AIM OF THE EXERCISE> Within the material below, transcribe exactly the lines from the one holding "# Each slot" through the one holding "for node in", keeping both ends and skipping the rest.

RECORDED INFORMATION>
—————

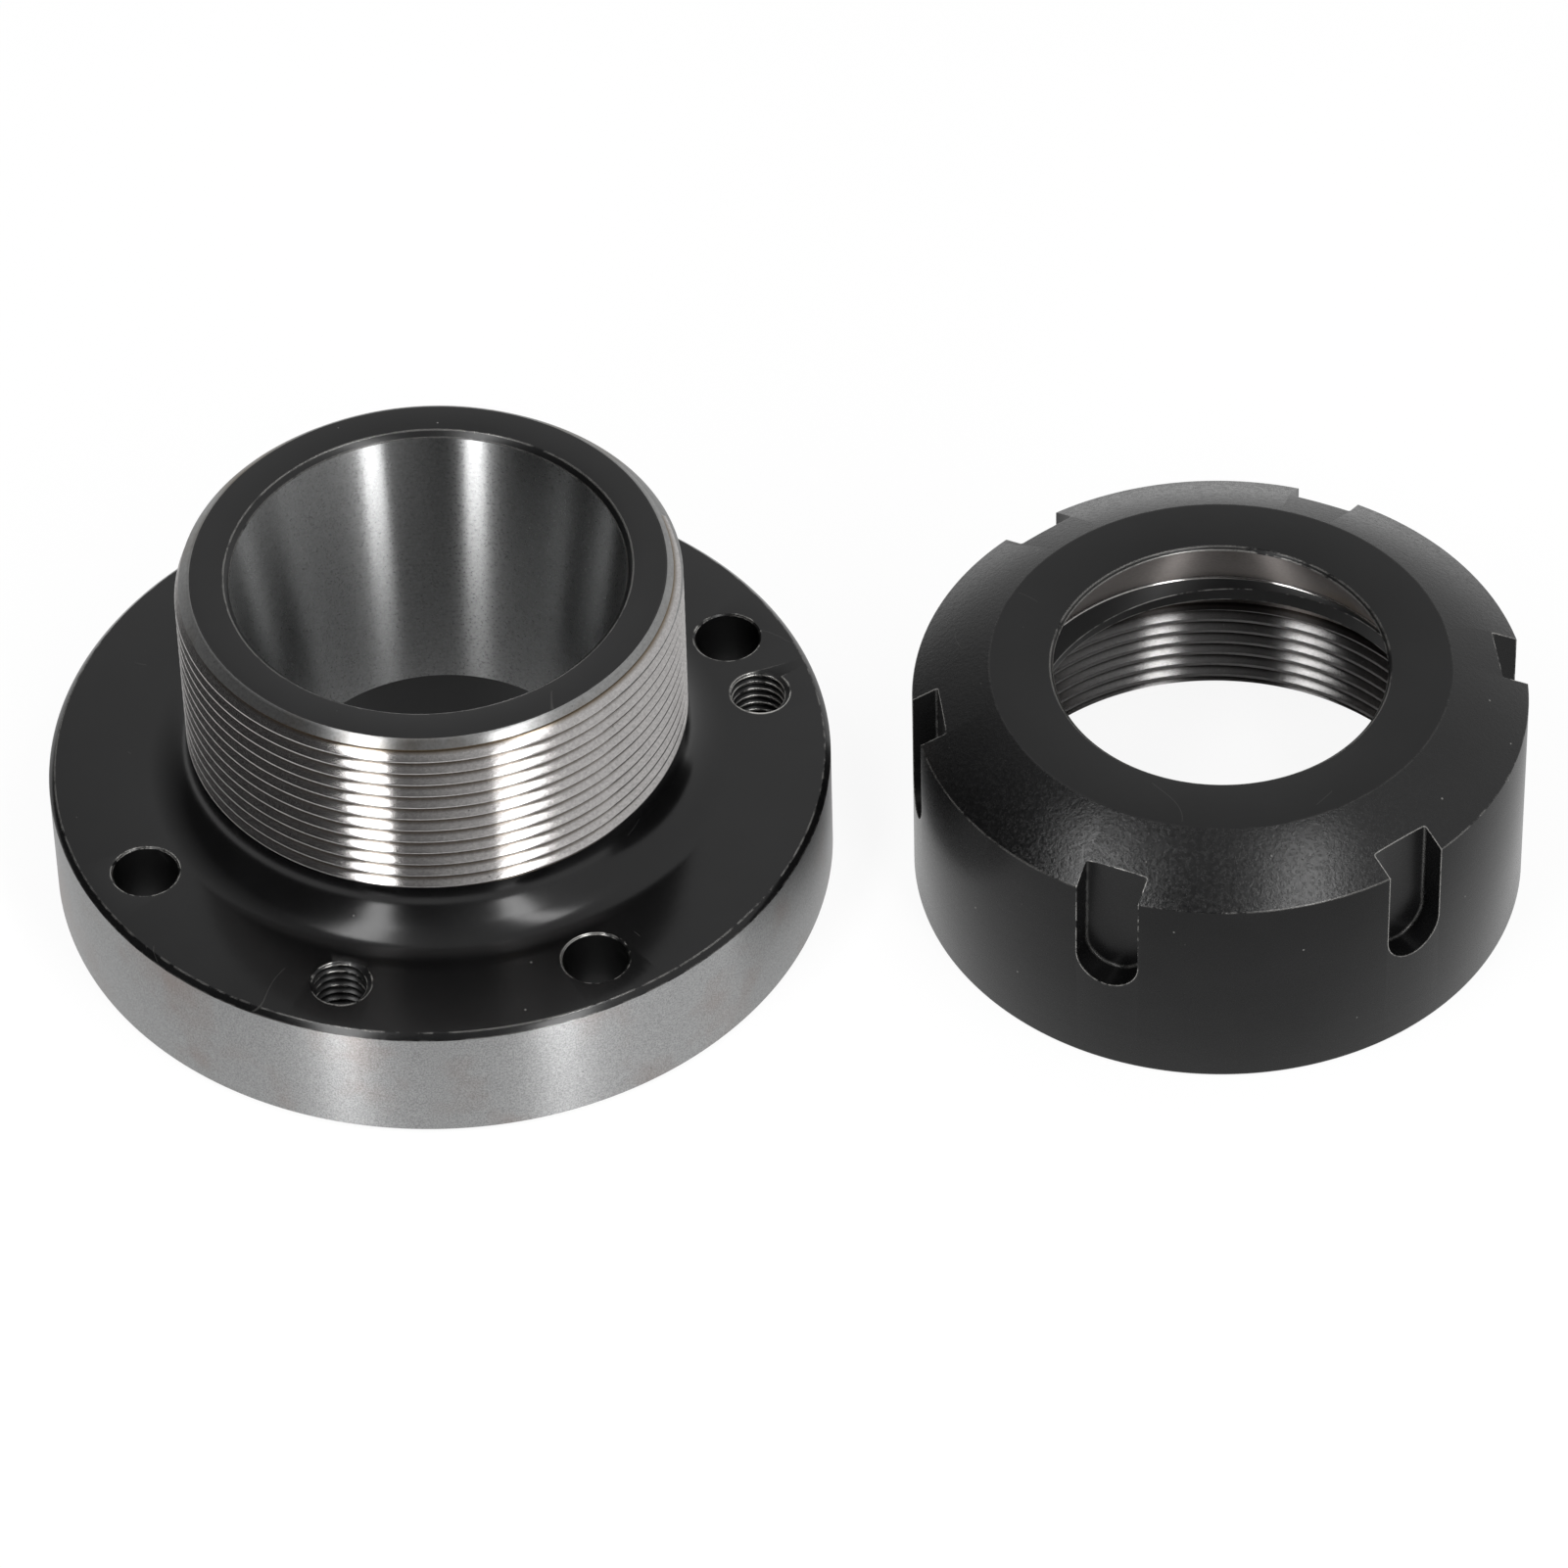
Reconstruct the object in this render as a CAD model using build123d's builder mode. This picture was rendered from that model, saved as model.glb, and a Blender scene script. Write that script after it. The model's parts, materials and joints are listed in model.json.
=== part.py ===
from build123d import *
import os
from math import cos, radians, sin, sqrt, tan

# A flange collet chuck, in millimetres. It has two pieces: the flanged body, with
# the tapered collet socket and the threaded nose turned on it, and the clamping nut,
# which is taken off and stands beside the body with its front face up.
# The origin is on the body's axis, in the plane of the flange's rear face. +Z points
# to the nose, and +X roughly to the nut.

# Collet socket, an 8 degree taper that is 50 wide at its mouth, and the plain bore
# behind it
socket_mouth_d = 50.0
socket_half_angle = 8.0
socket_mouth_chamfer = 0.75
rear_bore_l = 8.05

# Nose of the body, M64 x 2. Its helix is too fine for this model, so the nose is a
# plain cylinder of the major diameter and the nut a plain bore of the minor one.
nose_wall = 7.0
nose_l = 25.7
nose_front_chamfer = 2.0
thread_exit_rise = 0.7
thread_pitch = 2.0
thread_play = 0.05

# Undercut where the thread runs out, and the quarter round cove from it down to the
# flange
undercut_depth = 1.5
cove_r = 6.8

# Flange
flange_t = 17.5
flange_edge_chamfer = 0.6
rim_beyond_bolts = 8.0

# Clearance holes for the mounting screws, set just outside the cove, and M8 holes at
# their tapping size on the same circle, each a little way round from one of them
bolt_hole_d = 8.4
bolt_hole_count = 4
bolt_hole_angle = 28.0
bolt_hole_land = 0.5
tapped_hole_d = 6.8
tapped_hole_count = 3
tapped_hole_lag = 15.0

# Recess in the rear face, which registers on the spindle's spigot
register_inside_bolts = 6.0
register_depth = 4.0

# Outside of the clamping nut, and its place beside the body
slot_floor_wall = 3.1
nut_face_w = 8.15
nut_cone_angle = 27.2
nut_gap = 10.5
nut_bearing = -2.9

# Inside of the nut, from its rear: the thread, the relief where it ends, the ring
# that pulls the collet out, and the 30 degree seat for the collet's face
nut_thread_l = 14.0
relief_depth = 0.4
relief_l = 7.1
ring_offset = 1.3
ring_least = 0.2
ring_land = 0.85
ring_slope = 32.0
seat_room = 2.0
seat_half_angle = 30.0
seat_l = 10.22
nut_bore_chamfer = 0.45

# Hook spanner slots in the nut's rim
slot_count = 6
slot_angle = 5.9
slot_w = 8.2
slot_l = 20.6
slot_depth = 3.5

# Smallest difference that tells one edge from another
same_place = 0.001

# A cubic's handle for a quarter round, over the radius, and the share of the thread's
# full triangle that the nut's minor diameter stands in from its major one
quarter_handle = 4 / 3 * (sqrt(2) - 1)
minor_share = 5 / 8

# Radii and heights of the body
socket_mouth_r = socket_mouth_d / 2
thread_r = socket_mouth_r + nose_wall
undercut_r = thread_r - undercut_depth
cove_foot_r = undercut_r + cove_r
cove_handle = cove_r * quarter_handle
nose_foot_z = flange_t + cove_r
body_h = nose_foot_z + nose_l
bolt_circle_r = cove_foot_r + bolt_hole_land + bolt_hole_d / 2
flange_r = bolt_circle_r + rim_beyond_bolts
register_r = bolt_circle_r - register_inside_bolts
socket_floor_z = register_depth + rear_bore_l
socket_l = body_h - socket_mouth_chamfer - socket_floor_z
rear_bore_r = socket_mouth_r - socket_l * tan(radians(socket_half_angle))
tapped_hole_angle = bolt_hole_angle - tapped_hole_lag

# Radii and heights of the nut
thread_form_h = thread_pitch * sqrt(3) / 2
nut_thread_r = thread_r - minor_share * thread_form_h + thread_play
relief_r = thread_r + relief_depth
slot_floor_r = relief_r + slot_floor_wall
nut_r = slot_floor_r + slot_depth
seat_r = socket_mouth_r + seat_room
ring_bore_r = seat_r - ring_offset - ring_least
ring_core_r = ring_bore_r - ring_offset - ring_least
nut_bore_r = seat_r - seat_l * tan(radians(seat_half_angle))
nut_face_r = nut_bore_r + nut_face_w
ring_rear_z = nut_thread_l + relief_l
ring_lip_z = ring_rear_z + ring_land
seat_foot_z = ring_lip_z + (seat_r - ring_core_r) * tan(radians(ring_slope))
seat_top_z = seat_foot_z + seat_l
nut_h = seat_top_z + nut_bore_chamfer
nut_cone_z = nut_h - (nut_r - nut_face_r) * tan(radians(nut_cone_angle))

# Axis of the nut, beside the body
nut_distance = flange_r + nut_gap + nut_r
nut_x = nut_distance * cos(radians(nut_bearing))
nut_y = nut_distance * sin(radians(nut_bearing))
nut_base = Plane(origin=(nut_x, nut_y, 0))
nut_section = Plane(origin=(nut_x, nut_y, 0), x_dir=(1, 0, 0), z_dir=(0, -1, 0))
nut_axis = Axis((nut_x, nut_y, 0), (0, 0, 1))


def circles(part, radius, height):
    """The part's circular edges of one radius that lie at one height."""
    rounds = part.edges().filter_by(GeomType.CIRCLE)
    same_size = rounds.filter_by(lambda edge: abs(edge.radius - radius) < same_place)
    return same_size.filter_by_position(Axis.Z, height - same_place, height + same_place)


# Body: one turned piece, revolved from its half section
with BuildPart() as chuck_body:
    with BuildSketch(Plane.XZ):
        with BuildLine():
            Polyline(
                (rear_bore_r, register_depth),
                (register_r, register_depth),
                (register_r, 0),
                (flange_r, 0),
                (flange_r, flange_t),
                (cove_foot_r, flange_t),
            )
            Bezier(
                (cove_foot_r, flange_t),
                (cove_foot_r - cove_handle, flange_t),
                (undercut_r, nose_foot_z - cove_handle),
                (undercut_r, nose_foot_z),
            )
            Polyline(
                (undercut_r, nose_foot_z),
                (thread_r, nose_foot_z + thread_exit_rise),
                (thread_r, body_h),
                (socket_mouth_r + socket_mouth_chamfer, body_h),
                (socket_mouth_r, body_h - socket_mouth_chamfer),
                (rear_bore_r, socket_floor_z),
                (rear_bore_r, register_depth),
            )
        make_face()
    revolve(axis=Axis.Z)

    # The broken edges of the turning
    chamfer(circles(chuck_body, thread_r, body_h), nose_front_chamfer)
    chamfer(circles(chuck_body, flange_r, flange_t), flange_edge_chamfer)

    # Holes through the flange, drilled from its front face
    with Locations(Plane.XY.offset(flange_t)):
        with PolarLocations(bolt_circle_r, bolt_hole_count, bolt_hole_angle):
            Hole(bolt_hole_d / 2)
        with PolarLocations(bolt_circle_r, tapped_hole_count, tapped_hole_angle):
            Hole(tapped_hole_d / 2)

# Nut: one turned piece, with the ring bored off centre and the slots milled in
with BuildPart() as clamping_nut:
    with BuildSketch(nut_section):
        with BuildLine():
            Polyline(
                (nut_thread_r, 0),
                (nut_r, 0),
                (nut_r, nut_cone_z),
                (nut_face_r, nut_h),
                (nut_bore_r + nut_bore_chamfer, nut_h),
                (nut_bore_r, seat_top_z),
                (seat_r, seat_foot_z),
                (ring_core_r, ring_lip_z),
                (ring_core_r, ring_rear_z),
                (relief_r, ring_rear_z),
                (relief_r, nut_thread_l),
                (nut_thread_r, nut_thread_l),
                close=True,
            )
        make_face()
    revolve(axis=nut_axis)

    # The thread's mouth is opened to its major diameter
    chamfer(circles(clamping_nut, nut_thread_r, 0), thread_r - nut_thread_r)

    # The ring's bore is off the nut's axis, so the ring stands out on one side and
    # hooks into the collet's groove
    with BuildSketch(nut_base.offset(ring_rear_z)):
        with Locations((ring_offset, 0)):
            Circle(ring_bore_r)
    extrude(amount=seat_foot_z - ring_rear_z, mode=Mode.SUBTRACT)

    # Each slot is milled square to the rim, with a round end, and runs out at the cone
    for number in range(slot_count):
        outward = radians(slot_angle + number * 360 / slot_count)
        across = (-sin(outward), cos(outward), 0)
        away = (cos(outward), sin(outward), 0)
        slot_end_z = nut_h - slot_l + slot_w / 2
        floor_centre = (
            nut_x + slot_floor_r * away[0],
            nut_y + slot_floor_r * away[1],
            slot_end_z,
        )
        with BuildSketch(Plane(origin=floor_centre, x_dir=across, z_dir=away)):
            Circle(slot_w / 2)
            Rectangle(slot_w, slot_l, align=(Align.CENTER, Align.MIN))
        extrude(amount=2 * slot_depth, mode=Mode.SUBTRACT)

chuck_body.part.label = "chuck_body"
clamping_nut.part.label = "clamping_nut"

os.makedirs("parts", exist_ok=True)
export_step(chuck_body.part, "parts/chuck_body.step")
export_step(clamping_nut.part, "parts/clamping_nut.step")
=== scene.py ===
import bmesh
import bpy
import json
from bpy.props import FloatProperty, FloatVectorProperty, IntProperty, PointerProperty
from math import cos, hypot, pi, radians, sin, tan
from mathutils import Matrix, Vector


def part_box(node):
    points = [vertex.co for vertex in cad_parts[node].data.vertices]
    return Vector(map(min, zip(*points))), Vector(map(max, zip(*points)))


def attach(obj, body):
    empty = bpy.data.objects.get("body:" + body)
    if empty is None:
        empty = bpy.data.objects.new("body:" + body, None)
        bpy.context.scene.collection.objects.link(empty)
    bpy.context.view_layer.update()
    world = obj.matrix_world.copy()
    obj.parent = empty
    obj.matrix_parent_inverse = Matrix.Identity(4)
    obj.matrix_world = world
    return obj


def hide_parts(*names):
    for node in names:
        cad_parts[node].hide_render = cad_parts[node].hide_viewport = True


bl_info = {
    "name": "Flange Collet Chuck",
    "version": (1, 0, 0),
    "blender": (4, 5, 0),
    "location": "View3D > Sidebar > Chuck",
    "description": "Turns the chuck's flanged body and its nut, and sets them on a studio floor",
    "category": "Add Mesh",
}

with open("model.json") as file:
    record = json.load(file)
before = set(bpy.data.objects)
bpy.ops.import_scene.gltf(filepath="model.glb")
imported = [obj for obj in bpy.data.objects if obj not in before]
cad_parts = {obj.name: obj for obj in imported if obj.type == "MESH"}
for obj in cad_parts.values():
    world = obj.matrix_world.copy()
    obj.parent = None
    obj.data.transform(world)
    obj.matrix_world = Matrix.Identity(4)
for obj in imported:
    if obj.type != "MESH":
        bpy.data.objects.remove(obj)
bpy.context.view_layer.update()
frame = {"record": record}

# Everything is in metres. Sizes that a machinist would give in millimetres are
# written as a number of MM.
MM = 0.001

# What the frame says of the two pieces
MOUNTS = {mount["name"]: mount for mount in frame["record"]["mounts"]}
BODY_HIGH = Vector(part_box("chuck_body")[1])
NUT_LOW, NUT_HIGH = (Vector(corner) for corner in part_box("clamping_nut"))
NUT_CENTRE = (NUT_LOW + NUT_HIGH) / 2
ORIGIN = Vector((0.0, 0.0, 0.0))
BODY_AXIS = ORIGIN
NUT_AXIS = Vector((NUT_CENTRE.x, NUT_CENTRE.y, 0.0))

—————

REPLY TO THE EXERCISE>
    # Each slot is milled square to the rim, with a round end, and runs out at the cone
    for number in range(slot_count):
        outward = radians(slot_angle + number * 360 / slot_count)
        across = (-sin(outward), cos(outward), 0)
        away = (cos(outward), sin(outward), 0)
        slot_end_z = nut_h - slot_l + slot_w / 2
        floor_centre = (
            nut_x + slot_floor_r * away[0],
            nut_y + slot_floor_r * away[1],
            slot_end_z,
        )
        with BuildSketch(Plane(origin=floor_centre, x_dir=across, z_dir=away)):
            Circle(slot_w / 2)
            Rectangle(slot_w, slot_l, align=(Align.CENTER, Align.MIN))
        extrude(amount=2 * slot_depth, mode=Mode.SUBTRACT)

chuck_body.part.label = "chuck_body"
clamping_nut.part.label = "clamping_nut"

os.makedirs("parts", exist_ok=True)
export_step(chuck_body.part, "parts/chuck_body.step")
export_step(clamping_nut.part, "parts/clamping_nut.step")
=== scene.py ===
import bmesh
import bpy
import json
from bpy.props import FloatProperty, FloatVectorProperty, IntProperty, PointerProperty
from math import cos, hypot, pi, radians, sin, tan
from mathutils import Matrix, Vector


def part_box(node):
    points = [vertex.co for vertex in cad_parts[node].data.vertices]
    return Vector(map(min, zip(*points))), Vector(map(max, zip(*points)))


def attach(obj, body):
    empty = bpy.data.objects.get("body:" + body)
    if empty is None:
        empty = bpy.data.objects.new("body:" + body, None)
        bpy.context.scene.collection.objects.link(empty)
    bpy.context.view_layer.update()
    world = obj.matrix_world.copy()
    obj.parent = empty
    obj.matrix_parent_inverse = Matrix.Identity(4)
    obj.matrix_world = world
    return obj


def hide_parts(*names):
    for node in names:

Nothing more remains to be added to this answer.